PRWeek‘s editor-in-chief Steve Barrett has published a column on the publication’s website in response to “a number of comments” they’ve gotten about the lack of diversity on this year’s Power List, specifically, the lack of African Americans.
“This can either be attributed to the careless omission or oversight by PRWeek‘s selection committee or that African American power players are hiding in plain sight. Either way, the list makes it seem as if there are NO African Americans making moves in the PR industry and that is simply not true,” Sakita Holley, CEO of the firm House of Success told us in an email.
The list, which features 50 publicists this year rather than 25 like prior years, was printed in this month’s hard copy of the magazine and online. According to Barrett’s column, “In this year’s Power List, Oscar Suris, Mike Fernandez, Jon Iwata, and Selim Bingol were not chosen because of their ethnicity or the color of their skin – they were chosen because of their ability and the senior levels to which they have risen in the communications industry in their respective roles.”
Before we even get into the issues with the list, let’s start with the condescending tone of this column.
Barrett also writes, “The good news is that if you look at our 40 Under 40 feature this year, which will be published in our August print issue and available online on the first of next month, you will see it contains four African-Americans… Hopefully some of them, and similarly diverse candidates on previous 40 Under 40 lists, will gravitate to The Power List sooner rather than later.”

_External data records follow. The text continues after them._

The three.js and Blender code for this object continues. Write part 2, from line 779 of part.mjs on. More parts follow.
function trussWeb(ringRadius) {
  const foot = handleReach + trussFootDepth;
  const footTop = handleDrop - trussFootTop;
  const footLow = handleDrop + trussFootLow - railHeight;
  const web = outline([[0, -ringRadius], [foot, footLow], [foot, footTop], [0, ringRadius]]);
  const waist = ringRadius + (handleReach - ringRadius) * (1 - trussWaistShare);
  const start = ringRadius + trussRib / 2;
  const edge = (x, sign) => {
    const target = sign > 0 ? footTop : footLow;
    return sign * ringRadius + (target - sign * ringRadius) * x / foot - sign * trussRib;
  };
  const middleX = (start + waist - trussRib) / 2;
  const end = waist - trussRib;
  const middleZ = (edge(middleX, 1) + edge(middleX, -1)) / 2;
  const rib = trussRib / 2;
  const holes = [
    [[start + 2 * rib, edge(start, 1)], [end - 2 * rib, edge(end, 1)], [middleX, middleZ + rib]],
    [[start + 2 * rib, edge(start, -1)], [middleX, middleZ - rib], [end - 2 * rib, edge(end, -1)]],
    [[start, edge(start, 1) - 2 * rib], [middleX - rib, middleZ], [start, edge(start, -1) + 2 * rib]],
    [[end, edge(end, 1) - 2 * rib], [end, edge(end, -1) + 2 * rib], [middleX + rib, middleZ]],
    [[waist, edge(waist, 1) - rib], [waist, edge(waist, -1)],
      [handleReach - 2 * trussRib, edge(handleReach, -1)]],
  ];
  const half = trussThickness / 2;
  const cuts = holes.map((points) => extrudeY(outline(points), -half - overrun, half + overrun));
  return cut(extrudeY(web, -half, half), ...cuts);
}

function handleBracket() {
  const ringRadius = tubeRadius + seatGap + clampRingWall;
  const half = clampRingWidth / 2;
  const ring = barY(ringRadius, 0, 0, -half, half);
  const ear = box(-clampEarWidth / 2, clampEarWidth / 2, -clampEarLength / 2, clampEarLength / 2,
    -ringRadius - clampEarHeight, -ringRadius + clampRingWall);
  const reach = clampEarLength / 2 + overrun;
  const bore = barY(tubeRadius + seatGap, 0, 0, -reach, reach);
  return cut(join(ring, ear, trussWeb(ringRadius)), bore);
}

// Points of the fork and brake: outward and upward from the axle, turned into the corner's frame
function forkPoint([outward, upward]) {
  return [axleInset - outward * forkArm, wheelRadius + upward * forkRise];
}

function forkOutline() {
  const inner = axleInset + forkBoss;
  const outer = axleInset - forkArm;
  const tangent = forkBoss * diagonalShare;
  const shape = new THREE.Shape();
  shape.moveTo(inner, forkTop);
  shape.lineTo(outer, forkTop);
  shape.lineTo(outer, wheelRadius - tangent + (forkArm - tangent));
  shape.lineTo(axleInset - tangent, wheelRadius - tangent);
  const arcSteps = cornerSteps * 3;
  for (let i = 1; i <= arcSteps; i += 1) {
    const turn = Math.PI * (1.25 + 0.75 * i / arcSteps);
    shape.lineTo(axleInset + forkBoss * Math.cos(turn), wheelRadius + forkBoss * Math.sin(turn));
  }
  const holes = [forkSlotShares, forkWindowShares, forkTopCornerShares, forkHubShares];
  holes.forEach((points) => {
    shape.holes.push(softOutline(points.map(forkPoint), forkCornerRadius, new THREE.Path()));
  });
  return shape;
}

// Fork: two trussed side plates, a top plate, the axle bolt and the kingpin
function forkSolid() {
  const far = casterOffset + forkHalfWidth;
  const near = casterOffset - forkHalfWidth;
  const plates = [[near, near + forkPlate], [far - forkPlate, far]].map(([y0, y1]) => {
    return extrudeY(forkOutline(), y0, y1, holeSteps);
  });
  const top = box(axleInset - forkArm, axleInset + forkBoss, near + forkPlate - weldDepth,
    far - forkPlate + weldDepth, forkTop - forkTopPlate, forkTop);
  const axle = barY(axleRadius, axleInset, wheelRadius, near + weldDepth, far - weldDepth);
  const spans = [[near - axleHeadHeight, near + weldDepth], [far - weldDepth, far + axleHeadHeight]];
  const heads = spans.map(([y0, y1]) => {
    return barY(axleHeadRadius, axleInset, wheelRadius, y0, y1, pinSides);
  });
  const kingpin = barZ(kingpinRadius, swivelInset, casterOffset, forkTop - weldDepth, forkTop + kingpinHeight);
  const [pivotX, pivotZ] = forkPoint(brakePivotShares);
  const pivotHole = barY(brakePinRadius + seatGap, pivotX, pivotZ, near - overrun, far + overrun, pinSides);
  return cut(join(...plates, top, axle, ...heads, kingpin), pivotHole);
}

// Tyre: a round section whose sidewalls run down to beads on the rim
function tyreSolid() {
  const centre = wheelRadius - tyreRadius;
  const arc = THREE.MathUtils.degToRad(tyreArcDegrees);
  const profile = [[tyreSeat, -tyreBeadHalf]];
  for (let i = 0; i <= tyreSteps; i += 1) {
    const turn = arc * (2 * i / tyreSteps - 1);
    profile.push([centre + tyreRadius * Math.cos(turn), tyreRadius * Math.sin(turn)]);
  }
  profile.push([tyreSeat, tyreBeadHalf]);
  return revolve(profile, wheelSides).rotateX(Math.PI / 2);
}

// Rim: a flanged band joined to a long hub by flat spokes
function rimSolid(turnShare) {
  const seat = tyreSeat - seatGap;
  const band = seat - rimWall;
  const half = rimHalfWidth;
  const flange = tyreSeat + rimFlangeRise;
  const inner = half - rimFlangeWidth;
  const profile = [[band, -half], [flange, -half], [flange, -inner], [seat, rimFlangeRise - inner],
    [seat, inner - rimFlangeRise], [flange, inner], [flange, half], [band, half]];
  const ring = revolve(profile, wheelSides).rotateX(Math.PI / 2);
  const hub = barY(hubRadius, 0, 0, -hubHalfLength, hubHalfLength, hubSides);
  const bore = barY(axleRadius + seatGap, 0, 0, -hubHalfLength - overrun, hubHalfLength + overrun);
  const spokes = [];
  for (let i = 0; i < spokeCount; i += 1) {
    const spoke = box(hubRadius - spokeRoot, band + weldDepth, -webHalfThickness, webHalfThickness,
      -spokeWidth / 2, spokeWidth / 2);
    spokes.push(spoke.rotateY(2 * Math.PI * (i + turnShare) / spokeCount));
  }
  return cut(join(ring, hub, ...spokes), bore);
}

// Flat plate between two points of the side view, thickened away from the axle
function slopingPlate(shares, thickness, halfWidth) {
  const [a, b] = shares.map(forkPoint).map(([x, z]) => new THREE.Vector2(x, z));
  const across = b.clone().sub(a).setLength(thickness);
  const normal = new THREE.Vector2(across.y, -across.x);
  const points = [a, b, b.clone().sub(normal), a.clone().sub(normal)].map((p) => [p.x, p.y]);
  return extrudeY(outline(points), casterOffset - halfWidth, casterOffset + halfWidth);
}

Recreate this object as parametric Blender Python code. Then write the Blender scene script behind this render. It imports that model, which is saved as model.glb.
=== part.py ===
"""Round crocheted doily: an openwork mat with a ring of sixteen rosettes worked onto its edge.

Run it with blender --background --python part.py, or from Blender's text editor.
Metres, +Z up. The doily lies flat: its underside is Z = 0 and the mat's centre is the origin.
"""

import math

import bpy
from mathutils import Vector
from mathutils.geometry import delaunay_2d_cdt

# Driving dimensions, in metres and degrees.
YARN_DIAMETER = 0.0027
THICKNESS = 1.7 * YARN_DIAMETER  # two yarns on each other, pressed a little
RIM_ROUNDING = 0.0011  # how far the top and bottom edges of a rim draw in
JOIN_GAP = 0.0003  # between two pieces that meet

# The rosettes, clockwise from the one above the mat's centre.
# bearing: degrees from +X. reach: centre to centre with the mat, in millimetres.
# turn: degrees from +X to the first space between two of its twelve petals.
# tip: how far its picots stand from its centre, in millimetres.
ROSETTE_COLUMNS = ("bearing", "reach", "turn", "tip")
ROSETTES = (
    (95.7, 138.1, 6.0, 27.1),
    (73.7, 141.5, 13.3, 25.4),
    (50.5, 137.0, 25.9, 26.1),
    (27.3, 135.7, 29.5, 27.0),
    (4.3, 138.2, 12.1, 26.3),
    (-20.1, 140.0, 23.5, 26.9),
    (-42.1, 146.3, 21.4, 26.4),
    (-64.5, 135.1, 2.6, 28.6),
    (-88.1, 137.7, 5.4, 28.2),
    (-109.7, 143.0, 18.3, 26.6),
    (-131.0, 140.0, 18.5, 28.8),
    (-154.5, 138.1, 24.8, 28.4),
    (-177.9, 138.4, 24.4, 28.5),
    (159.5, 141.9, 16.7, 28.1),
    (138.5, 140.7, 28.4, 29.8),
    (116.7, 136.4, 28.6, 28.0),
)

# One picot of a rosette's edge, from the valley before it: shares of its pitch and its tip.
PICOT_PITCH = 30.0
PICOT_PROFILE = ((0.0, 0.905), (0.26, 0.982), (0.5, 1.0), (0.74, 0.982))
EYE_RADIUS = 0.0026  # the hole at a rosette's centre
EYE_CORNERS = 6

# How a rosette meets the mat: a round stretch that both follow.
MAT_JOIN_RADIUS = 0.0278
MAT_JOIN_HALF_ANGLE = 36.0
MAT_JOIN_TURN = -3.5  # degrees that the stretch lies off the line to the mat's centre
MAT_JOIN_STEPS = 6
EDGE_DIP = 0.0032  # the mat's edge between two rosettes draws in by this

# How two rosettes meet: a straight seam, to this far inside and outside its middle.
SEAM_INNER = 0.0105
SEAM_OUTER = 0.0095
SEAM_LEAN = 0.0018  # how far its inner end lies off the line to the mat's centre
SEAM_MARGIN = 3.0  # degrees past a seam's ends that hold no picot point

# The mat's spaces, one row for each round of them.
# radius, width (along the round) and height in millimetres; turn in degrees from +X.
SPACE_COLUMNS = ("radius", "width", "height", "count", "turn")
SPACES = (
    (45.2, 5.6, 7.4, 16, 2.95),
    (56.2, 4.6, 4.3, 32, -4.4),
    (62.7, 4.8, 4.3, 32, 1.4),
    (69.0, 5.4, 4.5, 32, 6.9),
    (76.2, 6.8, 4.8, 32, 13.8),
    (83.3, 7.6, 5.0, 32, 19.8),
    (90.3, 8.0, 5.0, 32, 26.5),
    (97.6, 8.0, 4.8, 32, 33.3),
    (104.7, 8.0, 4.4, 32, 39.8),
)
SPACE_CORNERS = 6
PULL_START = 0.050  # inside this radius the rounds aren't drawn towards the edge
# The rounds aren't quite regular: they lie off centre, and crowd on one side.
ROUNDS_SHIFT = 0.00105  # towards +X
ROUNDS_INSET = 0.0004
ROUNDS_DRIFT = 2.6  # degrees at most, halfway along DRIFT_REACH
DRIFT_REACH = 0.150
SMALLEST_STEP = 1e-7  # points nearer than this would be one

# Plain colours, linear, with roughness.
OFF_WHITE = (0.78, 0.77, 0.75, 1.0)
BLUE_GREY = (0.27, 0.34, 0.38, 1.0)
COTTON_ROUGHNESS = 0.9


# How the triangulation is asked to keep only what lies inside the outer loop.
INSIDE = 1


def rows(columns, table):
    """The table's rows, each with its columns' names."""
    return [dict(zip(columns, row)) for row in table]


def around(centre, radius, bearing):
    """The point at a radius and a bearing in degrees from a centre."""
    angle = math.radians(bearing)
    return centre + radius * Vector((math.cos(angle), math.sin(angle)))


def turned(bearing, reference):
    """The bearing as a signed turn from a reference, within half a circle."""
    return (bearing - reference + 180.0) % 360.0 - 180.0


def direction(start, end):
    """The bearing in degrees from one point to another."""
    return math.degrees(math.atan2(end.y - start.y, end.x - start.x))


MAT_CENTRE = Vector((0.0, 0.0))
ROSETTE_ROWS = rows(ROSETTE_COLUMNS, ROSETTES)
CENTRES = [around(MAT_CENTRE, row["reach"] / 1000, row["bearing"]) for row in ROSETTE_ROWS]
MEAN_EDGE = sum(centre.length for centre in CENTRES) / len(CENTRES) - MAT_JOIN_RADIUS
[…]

I’m sure all the “diverse candidates” are keeping their fingers crossed, Steve. Because that’s what everyone seeking a PR career really wants. To have the PRWeek seal of approval, stating that they have power.
But since PRWeek has added 25 names to the list this year and still can’t manage to find more than a handful of “diverse candidates” to highlight, these 40 Under 40 wannabes might be waiting a long time to feel the gravitational pull.
So how does one make it to the list? The column is vague about that.
“It unashamedly focuses on the top corporations and PR agencies for the most part, on the grounds that this is where most of the money comes from and, therefore, where most of the power lies. I know money does not exclusively define power, but it sure plays a big role in it,” it says. Barrett also writes that the Power List is based on subjective judgment, but there must’ve been some quantitative (other than money) or qualitative factors that were used to determine who made it and who didn’t. So what are they?
If you’re going to look at who’s making an impact at this moment, diversity of all kinds — diversity of lifestyle, cultural diversity, racial diversity, even diversity of practice area — comes into play. In the past six months or so, I’ve attended a number of happenings around town (a few specifically about multicultural PR and the people who are involved with it) and PR practitioners of all shades and backgrounds were represented at all of these events. Diverse PR pros are changing the way that business is done in this industry and others. And they’re making their expertise known. That’s power.
We agree that skin color shouldn’t be a determining factor. And certainly, we’re not saying that any one person should’ve been included or excluded. But this list, even though it’s longer, is still incomplete.